Further, Regulation 94 of the TMSA Regulations provides that the Registrar may presume the authenticity of a declaration made outside the country without requiring proof of genuineness. Our view, therefore, is that the scrutiny that HB Worldwide had applied to Godrej’s statutory declaration was uncalled for and inappropriate.
The right approach for the Registrar to follow
When all these provisions are read together, it is clear that the Registrar should have overruled the second point of the applicant’s objection. Similarly, the third point of objection ought to have been overruled since neither the OSDA nor the NCOA applies to declarations made outside Tanzania. Upholding the objections was, in our view, a serious misdirection on the part of the Registrar. The opponent in this matter should consider challenging the ruling.
Compounding the situation is the fact that the Registrar dismissed the objection and awarded HB Worldwide costs of the proceedings. In our opinion, the dismissal was unlawful. Even if the statutory declaration in reply was defective, as alleged, the proper remedy would have been to strike it out and not to dismiss the proceedings. There was no objection as to the legality or validity of Godrej’s statutory declaration in-chief, meaning that technically, the Registrar was still in a position to conduct a hearing and make a substantive ruling.
The only complaint levelled against the opponent’s statutory declaration in-chief was that it was served late, contrary to Regulation 37. However, even if Regulation 37 should be interpreted as imposing a deadline of 60 days to serve evidence, dismissing the proceedings is not the prescribed remedy.
In our view, the Registrar should have considered whether HB Worldwide was prejudiced by the late serving of the documents.

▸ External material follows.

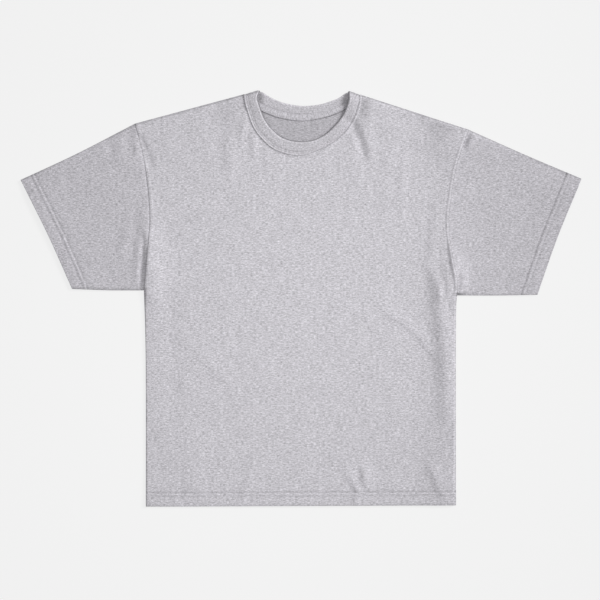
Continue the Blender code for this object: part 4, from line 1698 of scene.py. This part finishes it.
@dataclass(frozen=True)
class Thread:
    """Sewing thread laid as a row of short loops whose ends dip into the cloth."""

    pitch: float = 3.1
    loop_length: float = 2.5
    thickness: float = 0.42
    sink: float = 0.38          # how deep a loop's ends dip
    crown: float = 0.04         # how high its middle lies
    shoulder: tuple[float, float] = (0.7, 0.05)     # how far out it starts to dip, and how low
    grip: float = 0.8           # half the stretch of the line that a loop follows
    sides: int = 6

    def loop(self) -> Mesh:
        """One loop of thread along X, with its top above z = 0.

        Returns:
            The mesh of one loop, in metres.
        """
        half, radius = self.loop_length / 2, self.thickness / 2
        out, low = self.shoulder
        path = ((-half, -self.sink), (-out * half, -low), (0.0, self.crown), (out * half, -low),
                (half, -self.sink))
        mesh = bmesh.new()
        turned = Matrix.Translation((path[0][0], 0.0, path[0][1])) @ Matrix.Rotation(
            math.radians(-90.0), 4, "Y")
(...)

If so, the Registrar should have awarded costs to the applicant and not ordered a dismissal.
To conclude, the Registrar’s ruling in this case provides an opportunity to bring the matter to the High Court for consideration and for a judicial opinion on the proper interpretation of the legal provisions on opposition proceedings. We shall be reporting on future developments in this matter as events unfold.